CRAZY GONNA CRAZY

水曜日のダウンタウン」はなぜこんなにヤバさが振り切れているのか。

 

番組後半に放送された「鬼越トマホークドッキリ検証」が頭おかしい。鬼越トマホークのネタである「ケンカを仲裁した人が悪口を言われる」というくだりを、タレントに一般人であるマネージャーが行ったときに気づくのか、というもの。今回が検証3回目でファイナルとなったのだけども、そのラインナップが「長州力」「具志堅用高」と、現在のイメージこそ面白いオジサンであるが、元プロレスラーに元ボクシング世界チャンピオンという普通に考えればキレて激昂してもおかしくない人選。結果二人とも和やかに終わりはしたが、両者ともヒリつく場面はあった。

 

しかし本当に頭がおかしいのはここから。たけし軍団の中でも一番怖い(番組中でも「キレると本当にヤバいから」という理由でFRIDAY襲撃につれていかなかった話が紹介されていた)つまみ枝豆・現TAP社長が登場。芸能人はその武勇伝というか怖さを知っているので、VTRで紹介された瞬間にザワつき始める。これまたガチゲンカで話題となった「おぼん・こぼん」の時の比ではない。

 

そして枝豆はその期待に応えるかのごとく、分かりやすくキレる。ケンカを仲裁した後でマネージャーに言われた「たけしの話題じゃなくて自分の話題をしろ」という言葉に「殺すぞ」の一言。このご時世に「殺すぞ」が轟く番組はヤクザ映画と「水曜日のダウンタウン」だけだ。

 

つまみ枝豆にこの検証を仕掛けるだけでも頭がおかしいのに、これをちゃんと放送するところがやっぱり頭がおかしい。もちろん枝豆側がOKを出しているからこその放送ではある。OKが出ないと板東英二のようになるってのもこの番組が身を以て体験している。元々テレビ番組のコンプライアンスを攻めてきたたけし軍団としては、この放送にNGを出すなんてことは死んでも出来なかったと思うわけで、そこはやっぱり尊敬に値する。

 

しかも今回の放送で「殺す」が出てくるのは2回目なのだ。それは「芸人が今までで凄いと思ったコメント調査」で、バカリズムが同番組の企画で浜田が放った「殺すぞ」を挙げており、その映像が流れた。もちろんバカリズムは本当にこのコメントが凄いのだと思っただろうし、番組の紹介として特に違和感があったわけではない。しかし枝豆の検証を見て自分は思った。「あ、これは殺すを前もって中和したな」と。

 

枝豆の「殺す」だけでは、理由はあれどやっぱり強すぎる。しかしその前に番組MCである浜田の「殺す」が入っていれば、枝豆の「殺す」は浜田の「殺す」が前菜になって、若干エグみが消えるのではないか、と。いや自分で書いてみて「全然消えてないわ」とは思う。ただ、これが偶然バカリズムで「殺す」のコメントをツモったからこういう構成になったのか、それとも枝豆の「殺す」があったから中和の「殺す」を用意したのかは分からない。ただ、ここで「殺す」を揃えたのは確実に意図されたものだ。演出の藤井健太郎も自身のツイートでこう述べている。

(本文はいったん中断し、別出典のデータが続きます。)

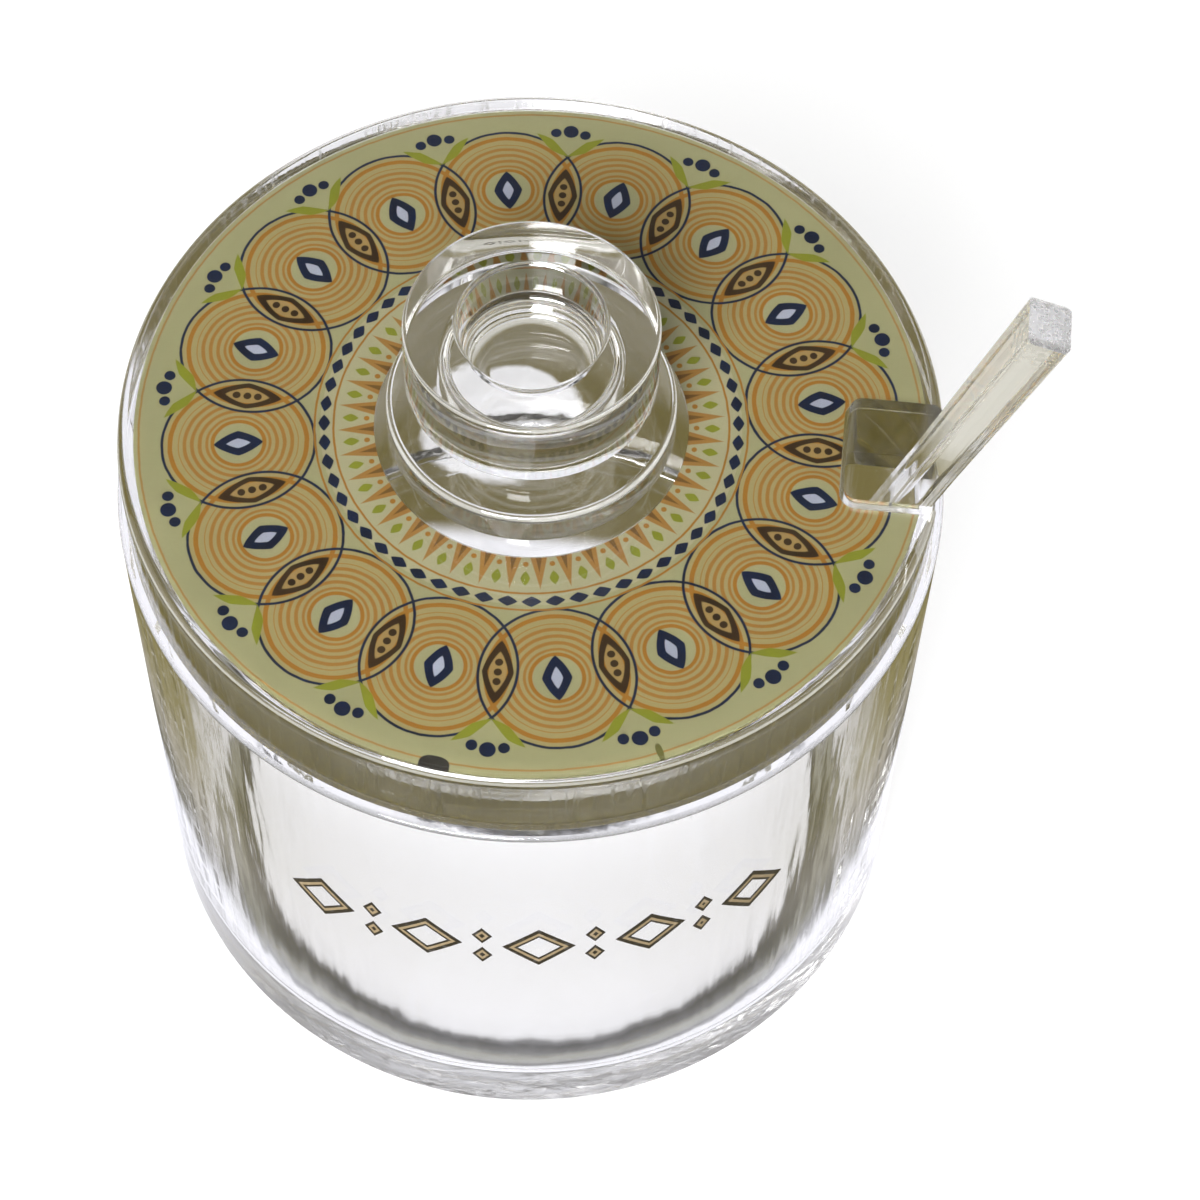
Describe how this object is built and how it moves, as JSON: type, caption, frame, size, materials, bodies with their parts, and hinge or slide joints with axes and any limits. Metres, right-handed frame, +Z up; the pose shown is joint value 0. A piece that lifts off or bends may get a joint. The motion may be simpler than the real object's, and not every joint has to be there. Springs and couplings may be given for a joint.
{
  "type": "honey dish with lid and spoon",
  "caption": "Clear round acrylic honey jar with a thick flat lid that holds a printed ornamental film, a turned knob, and a spoon leaning out through a notch in the lid.",
  "frame": {"origin": "centre of the jar's underside", "axes": "+Z up, the front with its ornament faces -Y, and the lid's notch and the spoon point to +X"},
  "size_m": [0.0989, 0.09, 0.1079],
  "materials": {
    "clear_jar": "polished clear acrylic with fine drawn ripples",
    "clear_lid": "polished clear acrylic",
    "printed_film": "printed film, sage green ground with ochre, navy and brown ornament",
    "clear_knob": "turned and polished clear acrylic",
    "clear_spoon": "moulded clear acrylic"
  },
  "bodies": {
    "jar": {"jar_wall": "clear_jar", "jar_base": "clear_jar"},
    "lid": {"lid_plug": "clear_lid", "lid_body": "clear_lid", "lid_print": "printed_film", "lid_top_sheet": "clear_lid", "knob": "clear_knob"},
    "spoon": {"spoon": "clear_spoon"}
  },
  "joints": [
    {"name": "lid_lift", "type": "slide", "parent": "jar", "child": "lid", "axis": [0, 0, 1], "range_m": [0, 0.06]},
    {"name": "spoon_lift", "type": "slide", "parent": "jar", "child": "spoon", "axis": [0.3189, 0.0182, 0.9476], "range_m": [0, 0.038]}
  ]
}
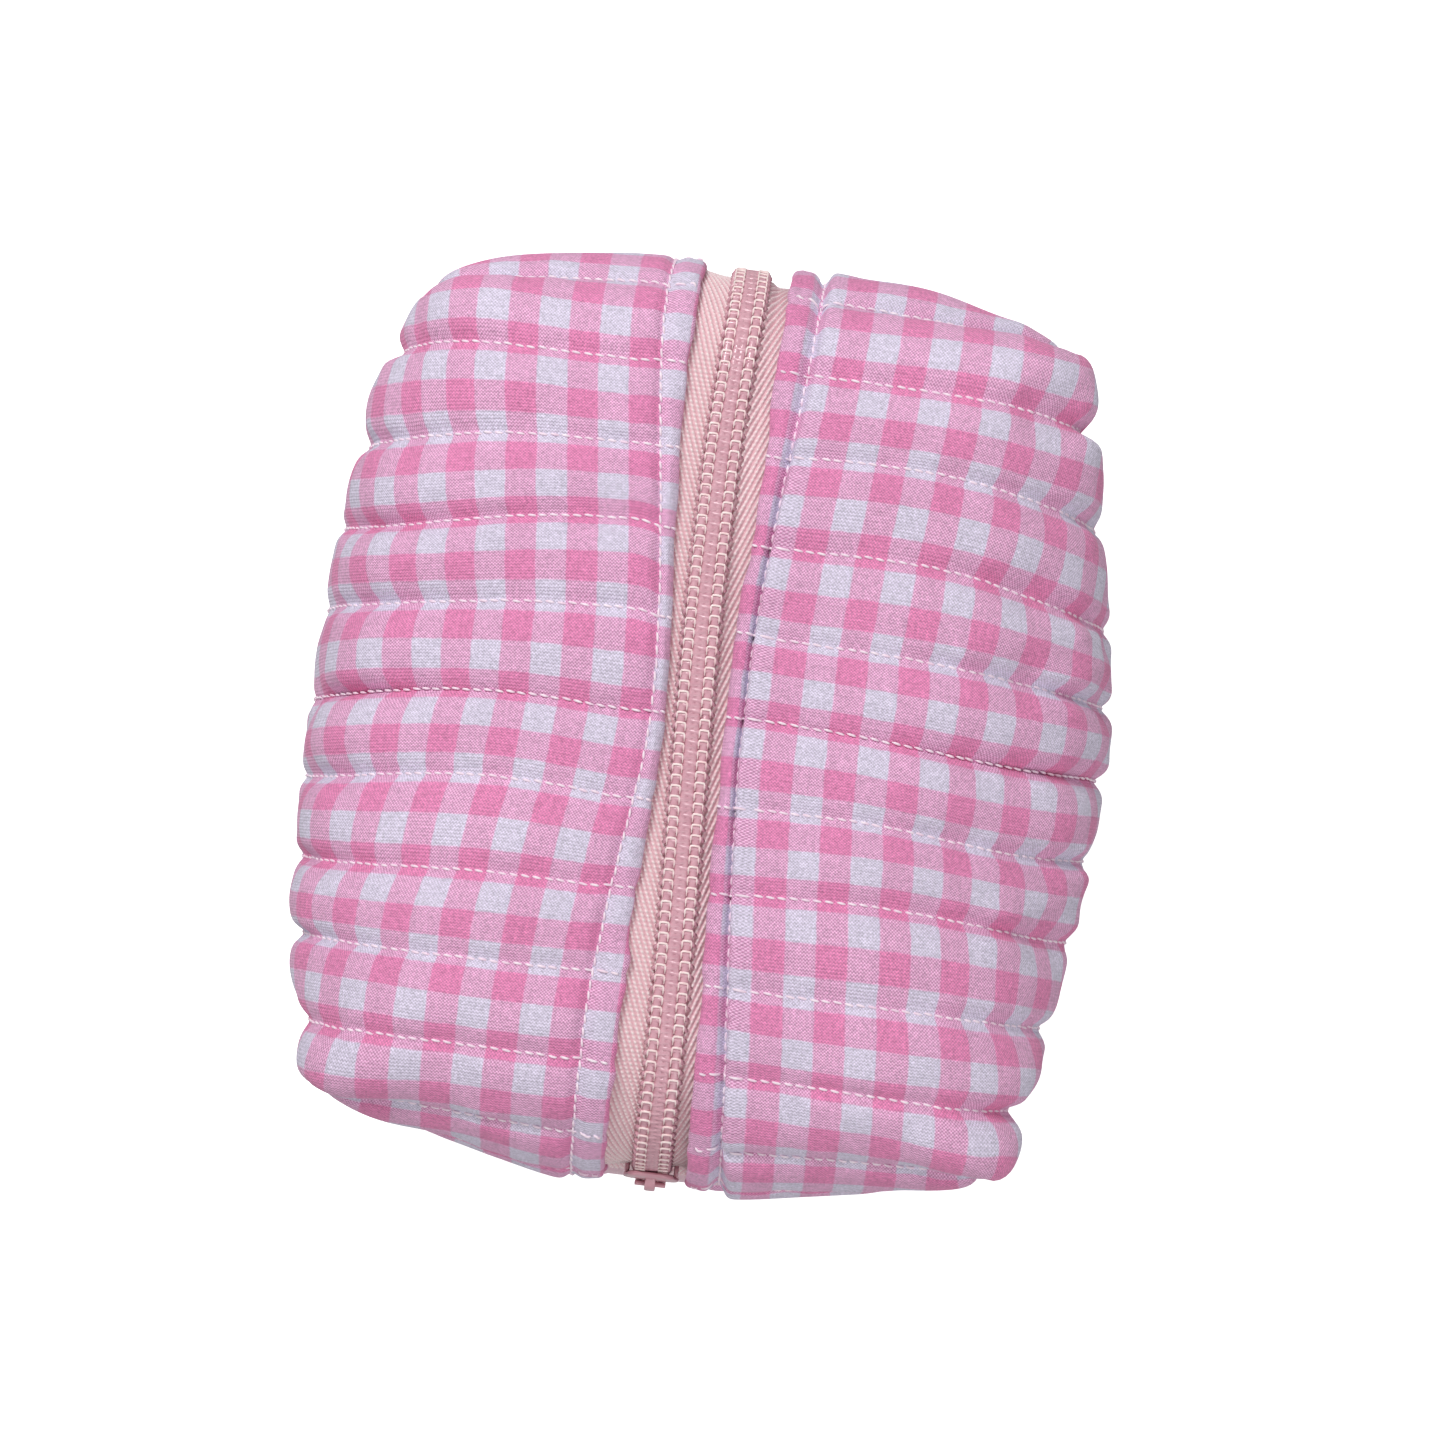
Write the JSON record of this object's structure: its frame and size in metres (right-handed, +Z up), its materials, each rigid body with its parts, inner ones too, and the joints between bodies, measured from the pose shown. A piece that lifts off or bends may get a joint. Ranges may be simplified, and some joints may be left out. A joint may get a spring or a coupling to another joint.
{
  "type": "makeup bag",
  "caption": "Boxy padded makeup pouch in quilted check cotton, closed by a coil zip over its top and down both ends, with boxed corners.",
  "frame": {"origin": "centre of the underside, on the surface the bag stands on", "axes": "+Z up, zip along Y with the slider at the -Y end, X over the width"},
  "size_m": [0.178, 0.2022, 0.09],
  "materials": {
    "printed_cotton": "plain-woven check, two pinks and white",
    "wadding": "needled polyester wadding",
    "lining": "plain cotton",
    "binding": "woven cotton tape",
    "thread": "polyester sewing thread",
    "zip_tape": "satin herringbone tape",
    "zip_coil": "dyed nylon coil",
    "slider_metal": "enamelled die-cast zinc"
  },
  "bodies": {
    "bag": {"binding_end_far": "binding", "binding_end_near": "binding", "binding_far_left": "binding", "binding_far_right": "binding", "binding_near_left": "binding", "binding_near_right": "binding", "coil_far_left": "zip_coil", "coil_far_right": "zip_coil", "coil_near_left": "zip_coil", "coil_near_right": "zip_coil", "cotton_bottom": "printed_cotton", "cotton_end_far": "printed_cotton", "cotton_end_near": "printed_cotton", "cotton_far_left": "printed_cotton", "cotton_far_right": "printed_cotton", "cotton_near_left": "printed_cotton", "cotton_near_right": "printed_cotton", "cotton_side_left": "printed_cotton", "cotton_side_right": "printed_cotton", "edge_stitch_far": "thread", "edge_stitch_near": "thread", "lining_base": "lining", "lining_far": "lining", "lining_near": "lining", "quilting_base": "thread", "quilting_far": "thread", "quilting_near": "thread", "tape_far_left": "zip_tape", "tape_far_right": "zip_tape", "tape_near_left": "zip_tape", "tape_near_right": "zip_tape", "wadding_base": "wadding", "wadding_far": "wadding", "wadding_near": "wadding"},
    "flap_left": {"coil_top_left": "zip_coil", "cotton_top_left": "printed_cotton", "edge_stitch_top_left": "thread", "lining_top_left": "lining", "quilting_top_left": "thread", "tape_top_left": "zip_tape", "wadding_top_left": "wadding"},
    "flap_right": {"coil_top_right": "zip_coil", "cotton_top_right": "printed_cotton", "edge_stitch_top_right": "thread", "lining_top_right": "lining", "quilting_top_right": "thread", "tape_top_right": "zip_tape", "wadding_top_right": "wadding"},
    "slider": {"slider": "slider_metal"},
    "pull_tab": {"pull_tab": "slider_metal"}
  },
  "joints": [
    {"name": "open_left", "type": "hinge", "parent": "bag", "child": "flap_left", "pos_m": [-0.0893, 0, 0.044], "axis": [0, -1, 0], "range_deg": [0, 45]},
    {"name": "open_right", "type": "hinge", "parent": "bag", "child": "flap_right", "pos_m": [0.0893, 0, 0.044], "axis": [0, 1, 0], "range_deg": [0, 45]},
    {"name": "slider_travel", "type": "hinge", "parent": "bag", "child": "slider", "pos_m": [0, -0.064, 0.054], "axis": [-1, 0, 0], "range_deg": [0, 76]},
    {"name": "pull_swing", "type": "hinge", "parent": "slider", "child": "pull_tab", "pos_m": [0, -0.09985, 0.05904], "axis": [-1, 0, 0], "range_deg": [0, 165]}
  ]
}
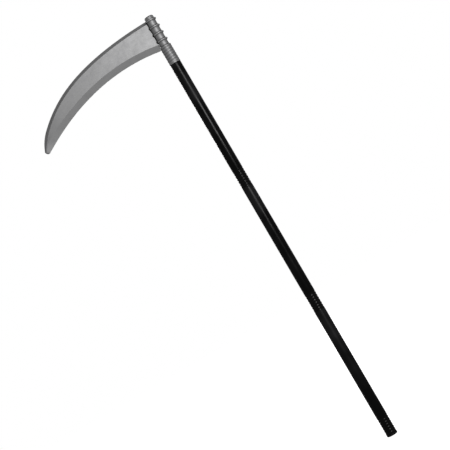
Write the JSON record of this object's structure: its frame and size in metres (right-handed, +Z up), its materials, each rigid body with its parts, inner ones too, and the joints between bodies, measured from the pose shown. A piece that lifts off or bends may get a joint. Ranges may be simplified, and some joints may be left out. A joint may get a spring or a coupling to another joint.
{
  "type": "scythe",
  "caption": "Take-apart costume scythe: hollow crescent blade in a ringed socket, on a straight round pole of screw-together tubes.",
  "frame": {"origin": "centre of the foot plug's flat underside, where the pole meets the floor", "axes": "+Z up the pole towards the head; the blade lies in the XZ plane and reaches towards -X; -Y is the front face"},
  "size_m": [0.3553, 0.027, 1.0499],
  "materials": {
    "blade_plastic": "silver-grey moulded, satin",
    "socket_plastic": "silver-grey moulded, semi-gloss",
    "pole_plastic": "black, satin gloss",
    "plug_plastic": "black, matt"
  },
  "bodies": {
    "lower_section": {"pole_lower": "pole_plastic", "foot_plug": "plug_plastic"},
    "lower_joiner": {"joiner_lower": "plug_plastic"},
    "middle_section": {"pole_middle": "pole_plastic"},
    "middle_joiner": {"joiner_middle": "plug_plastic"},
    "upper_section": {"pole_upper": "pole_plastic"},
    "upper_joiner": {"joiner_upper": "plug_plastic"},
    "head": {"blade_socket": "socket_plastic", "top_cap": "socket_plastic"},
    "blade": {"blade_front": "blade_plastic", "blade_rear": "blade_plastic"}
  },
  "joints": [
    {"name": "middle_section_turn", "type": "hinge", "parent": "lower_section", "child": "lower_joiner", "pos_m": [0, 0, 0.312], "axis": [0, 0, 1], "range_deg": [0, 2520]},
    {"name": "middle_section_climb", "type": "slide", "parent": "lower_joiner", "child": "middle_section", "axis": [0, 0, 1], "range_m": [0, 0.0435]},
    {"name": "upper_section_turn", "type": "hinge", "parent": "middle_section", "child": "middle_joiner", "pos_m": [0, 0, 0.622], "axis": [0, 0, 1], "range_deg": [0, 2520]},
    {"name": "upper_section_climb", "type": "slide", "parent": "middle_joiner", "child": "upper_section", "axis": [0, 0, 1], "range_m": [0, 0.0435]},
    {"name": "head_turn", "type": "hinge", "parent": "upper_section", "child": "upper_joiner", "pos_m": [0, 0, 0.932], "axis": [0, 0, 1], "range_deg": [0, 2520]},
    {"name": "head_climb", "type": "slide", "parent": "upper_joiner", "child": "head", "axis": [0, 0, 1], "range_m": [0, 0.0435]},
    {"name": "blade_pull", "type": "slide", "parent": "head", "child": "blade", "axis": [-1, 0, 0], "range_m": [0, 0.024]}
  ],
  "couplings": [
    {"joint": "middle_section_climb", "follows": "middle_section_turn", "m_per_rad": 0.00098676},
    {"joint": "upper_section_climb", "follows": "upper_section_turn", "m_per_rad": 0.00098676},
    {"joint": "head_climb", "follows": "head_turn", "m_per_rad": 0.00098676}
  ]
}
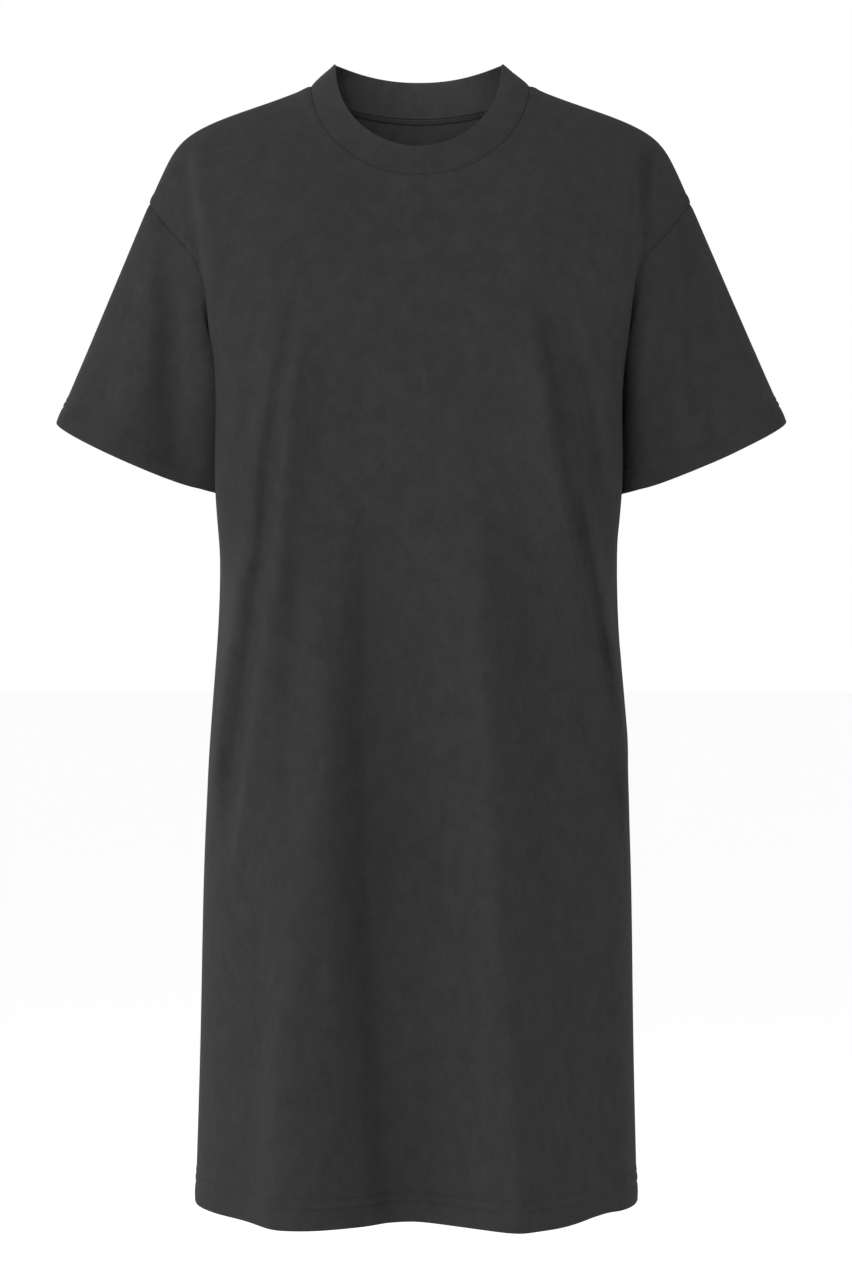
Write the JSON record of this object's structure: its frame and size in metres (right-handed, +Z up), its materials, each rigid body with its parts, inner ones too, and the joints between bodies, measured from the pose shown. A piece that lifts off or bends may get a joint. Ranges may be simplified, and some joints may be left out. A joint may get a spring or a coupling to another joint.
{
  "type": "t-shirt dress",
  "caption": "Short-sleeved T-shirt dress in charcoal jersey, filled out as if worn and hollow, with dropped shoulders, a deep round neckband and open cuffs and hem.",
  "frame": {"origin": "middle of the shoulder line, level with the neck points, where the wearer's shoulders hold the dress", "axes": "+Z up along the dress from hem to neck, +Y towards its back, +X towards the wearer's left"},
  "size_m": [0.6205, 0.2913, 0.9673],
  "materials": {
    "jersey": "matt brushed cotton jersey",
    "rib": "matt cotton rib, folded double",
    "tape": "matt narrow jersey tape"
  },
  "bodies": {
    "root": {"front_panel": "jersey", "back_panel": "jersey", "left_sleeve": "jersey", "right_sleeve": "jersey", "neckband": "rib", "neck_tape": "tape"}
  },
  "joints": []
}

 REDRUMは逆から読むと「MURDER」、殺人者の意味である(みんな大好き映画「シャイニング」からの引用ですね)。つまり今回の放送は「殺す」SPであったと宣言している。

 

いやね、分かるのよ。意図はとっても分かるけど、これが分かったところで自分が言えることは「あんたそりゃクレイジーよ」でしかない。

 

YouTuberは何かやったら白っぽい服で白バックで謝罪すれば許されると思っている。しかし「水曜日のダウンタウン」はこんなもん謝罪する気なんてさらさらないのです。なんならYouTuberのマネしてふざけて謝罪しかねない。世の中で面白いとされているYouTuberがどれだけ面白いのか自分は知らないが、何をどう考えても「水曜日のダウンタウン」より頭おかしいことやってる人たちはいないだろうな。今やテレビなんてネットに対して優位性がなくなった、だなんて言われるけども、こんなこと平気でやる、やれるんだからまだまだ優位性はある。

 

結局自分はテレビで何か衝撃があると、こうやって書いてしまうのだ。最近仕事のせいと称して更新をサボってはいたけど、結局テレビからの衝撃が足りてなかったのかなあ、と少し考えさせられた。いやまあ、歳食ってくるというのはこういうことなのかもしれませんけどね。